[Records from a collection]
# # # #

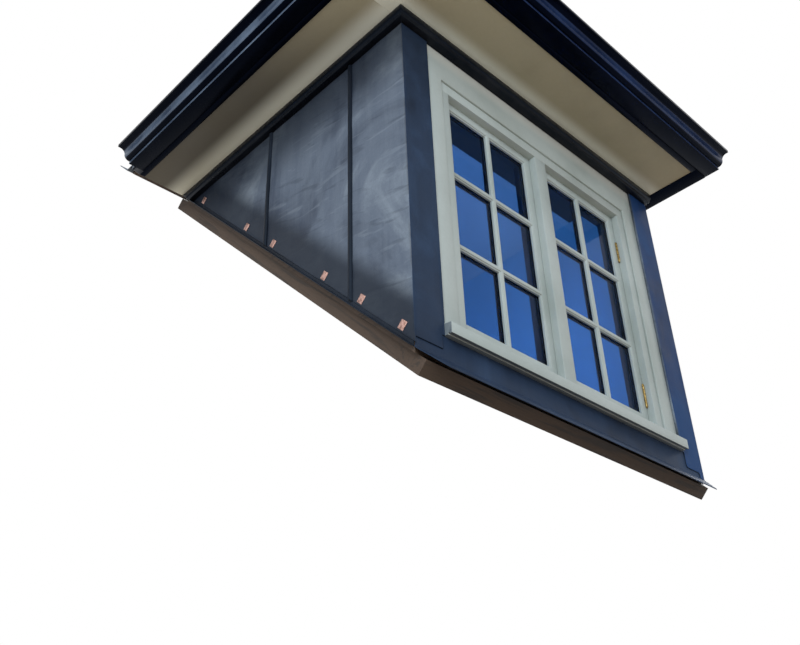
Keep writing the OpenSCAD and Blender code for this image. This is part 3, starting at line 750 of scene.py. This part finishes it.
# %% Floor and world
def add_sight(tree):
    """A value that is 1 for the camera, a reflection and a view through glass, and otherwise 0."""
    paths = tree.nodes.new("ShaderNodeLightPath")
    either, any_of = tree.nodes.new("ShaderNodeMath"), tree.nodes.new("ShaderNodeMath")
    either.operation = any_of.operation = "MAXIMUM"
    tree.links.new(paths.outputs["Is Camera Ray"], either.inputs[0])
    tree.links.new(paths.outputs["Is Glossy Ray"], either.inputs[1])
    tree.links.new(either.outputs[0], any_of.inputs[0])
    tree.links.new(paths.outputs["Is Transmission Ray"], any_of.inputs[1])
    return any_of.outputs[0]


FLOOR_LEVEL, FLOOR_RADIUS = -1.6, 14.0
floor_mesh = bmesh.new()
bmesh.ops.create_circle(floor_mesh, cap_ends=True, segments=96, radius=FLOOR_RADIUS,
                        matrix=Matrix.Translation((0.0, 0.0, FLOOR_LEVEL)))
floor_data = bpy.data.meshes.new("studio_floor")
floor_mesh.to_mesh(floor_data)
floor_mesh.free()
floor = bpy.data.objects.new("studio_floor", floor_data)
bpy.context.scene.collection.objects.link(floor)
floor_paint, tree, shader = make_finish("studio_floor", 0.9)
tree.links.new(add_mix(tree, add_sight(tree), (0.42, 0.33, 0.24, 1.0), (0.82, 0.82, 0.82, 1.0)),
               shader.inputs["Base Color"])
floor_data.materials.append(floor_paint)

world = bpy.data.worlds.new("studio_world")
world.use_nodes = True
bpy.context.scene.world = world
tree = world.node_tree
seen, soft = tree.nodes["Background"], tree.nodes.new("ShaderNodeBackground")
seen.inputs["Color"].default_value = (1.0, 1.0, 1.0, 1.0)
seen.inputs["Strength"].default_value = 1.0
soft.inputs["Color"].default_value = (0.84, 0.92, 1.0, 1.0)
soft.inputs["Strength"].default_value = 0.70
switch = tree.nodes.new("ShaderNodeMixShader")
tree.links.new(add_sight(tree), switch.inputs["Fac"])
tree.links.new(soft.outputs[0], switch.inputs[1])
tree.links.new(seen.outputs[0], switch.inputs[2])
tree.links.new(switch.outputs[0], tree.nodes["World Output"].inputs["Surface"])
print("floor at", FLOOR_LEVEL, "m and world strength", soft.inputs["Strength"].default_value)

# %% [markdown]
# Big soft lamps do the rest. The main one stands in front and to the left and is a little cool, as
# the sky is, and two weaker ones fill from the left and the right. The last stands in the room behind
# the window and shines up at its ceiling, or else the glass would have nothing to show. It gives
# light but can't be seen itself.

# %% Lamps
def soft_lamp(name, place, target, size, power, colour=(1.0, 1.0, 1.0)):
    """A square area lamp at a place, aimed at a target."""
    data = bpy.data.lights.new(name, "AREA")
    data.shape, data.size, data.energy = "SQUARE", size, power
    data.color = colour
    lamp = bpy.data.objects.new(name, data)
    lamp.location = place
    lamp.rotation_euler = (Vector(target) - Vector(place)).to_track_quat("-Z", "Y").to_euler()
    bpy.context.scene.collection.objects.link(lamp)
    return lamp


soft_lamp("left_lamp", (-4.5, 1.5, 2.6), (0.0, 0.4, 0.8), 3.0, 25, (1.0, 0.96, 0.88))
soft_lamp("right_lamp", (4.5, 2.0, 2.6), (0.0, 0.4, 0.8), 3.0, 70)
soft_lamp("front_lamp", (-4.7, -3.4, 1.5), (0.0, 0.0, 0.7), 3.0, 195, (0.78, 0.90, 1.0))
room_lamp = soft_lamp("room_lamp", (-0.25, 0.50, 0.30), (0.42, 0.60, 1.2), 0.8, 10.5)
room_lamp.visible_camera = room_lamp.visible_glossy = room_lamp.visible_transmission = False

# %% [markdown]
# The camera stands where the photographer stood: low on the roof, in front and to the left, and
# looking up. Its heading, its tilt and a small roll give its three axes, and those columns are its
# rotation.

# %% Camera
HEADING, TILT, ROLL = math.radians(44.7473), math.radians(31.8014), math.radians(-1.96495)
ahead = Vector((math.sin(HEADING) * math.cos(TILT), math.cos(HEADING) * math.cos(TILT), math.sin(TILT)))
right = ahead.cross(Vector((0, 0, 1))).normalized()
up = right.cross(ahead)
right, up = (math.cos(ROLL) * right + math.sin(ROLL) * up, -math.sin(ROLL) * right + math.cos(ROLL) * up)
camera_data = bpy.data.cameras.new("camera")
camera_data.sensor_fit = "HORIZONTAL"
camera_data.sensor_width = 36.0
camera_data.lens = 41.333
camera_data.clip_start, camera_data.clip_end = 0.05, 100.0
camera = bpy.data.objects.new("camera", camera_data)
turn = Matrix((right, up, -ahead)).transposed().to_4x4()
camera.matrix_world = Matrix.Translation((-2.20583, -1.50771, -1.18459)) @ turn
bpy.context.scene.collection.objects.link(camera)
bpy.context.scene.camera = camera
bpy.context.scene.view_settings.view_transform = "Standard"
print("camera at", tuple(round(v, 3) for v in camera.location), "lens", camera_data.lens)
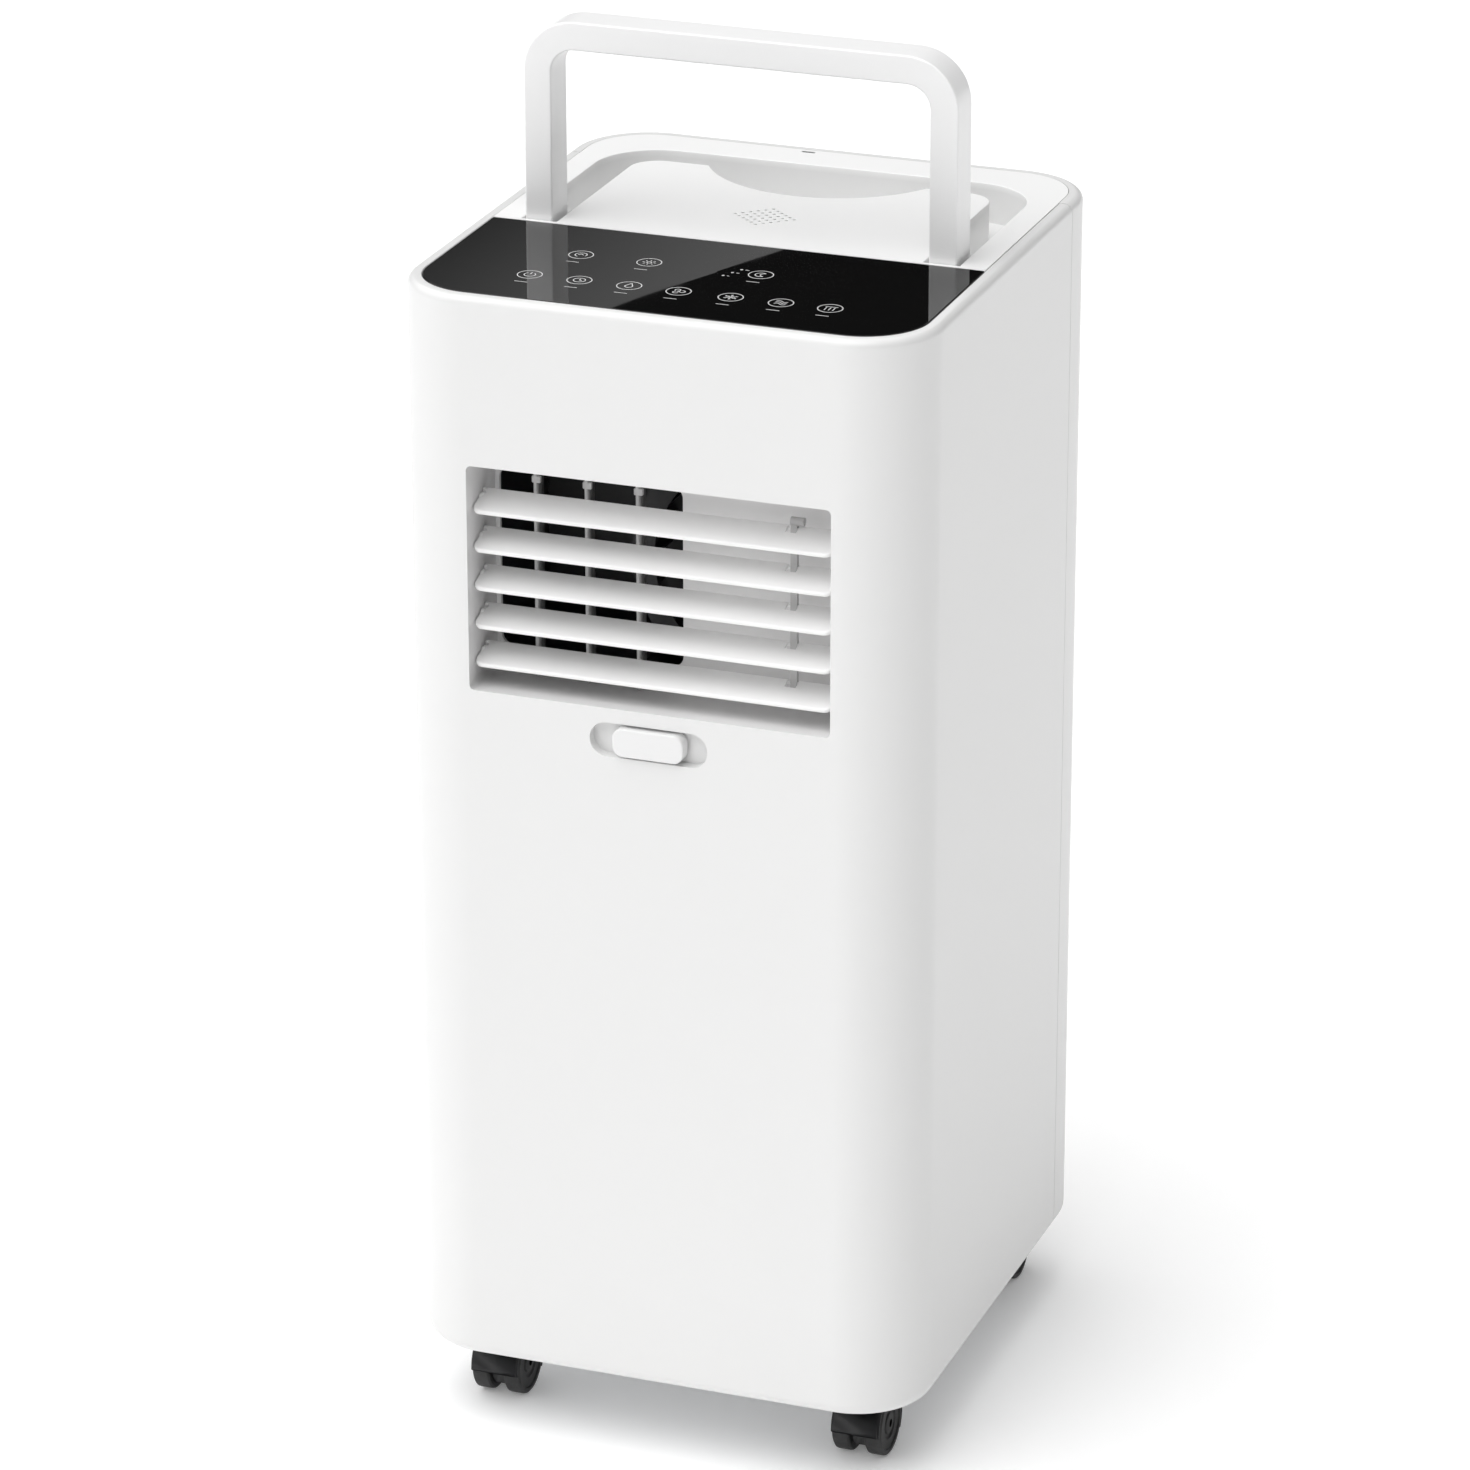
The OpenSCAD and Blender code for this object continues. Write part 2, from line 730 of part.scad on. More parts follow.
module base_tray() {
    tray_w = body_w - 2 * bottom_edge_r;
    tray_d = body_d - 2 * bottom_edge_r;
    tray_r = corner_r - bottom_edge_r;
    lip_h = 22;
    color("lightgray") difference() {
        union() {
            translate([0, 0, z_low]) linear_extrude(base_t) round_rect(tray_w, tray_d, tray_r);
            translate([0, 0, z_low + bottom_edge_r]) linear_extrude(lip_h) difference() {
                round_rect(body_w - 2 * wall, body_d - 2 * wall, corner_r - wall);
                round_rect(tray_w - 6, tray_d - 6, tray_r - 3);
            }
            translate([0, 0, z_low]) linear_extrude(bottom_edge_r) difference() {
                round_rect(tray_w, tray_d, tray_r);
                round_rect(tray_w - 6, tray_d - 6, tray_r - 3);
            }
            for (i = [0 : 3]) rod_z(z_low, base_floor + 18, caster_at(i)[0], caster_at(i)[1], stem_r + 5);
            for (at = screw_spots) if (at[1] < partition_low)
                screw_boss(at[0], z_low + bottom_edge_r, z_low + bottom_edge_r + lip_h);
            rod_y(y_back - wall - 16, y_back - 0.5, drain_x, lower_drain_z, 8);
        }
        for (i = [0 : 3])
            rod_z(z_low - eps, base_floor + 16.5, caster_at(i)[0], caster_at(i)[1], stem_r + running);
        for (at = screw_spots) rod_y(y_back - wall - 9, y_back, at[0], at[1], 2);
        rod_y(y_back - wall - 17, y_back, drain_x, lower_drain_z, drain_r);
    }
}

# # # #

__Problem details__
Copy all lines from the material that include "Blender".

__Task output__
Keep writing the OpenSCAD and Blender code for this image. This is part 3, starting at line 750 of scene.py. This part finishes it.
The OpenSCAD and Blender code for this object continues. Write part 2, from line 730 of part.scad on. More parts follow.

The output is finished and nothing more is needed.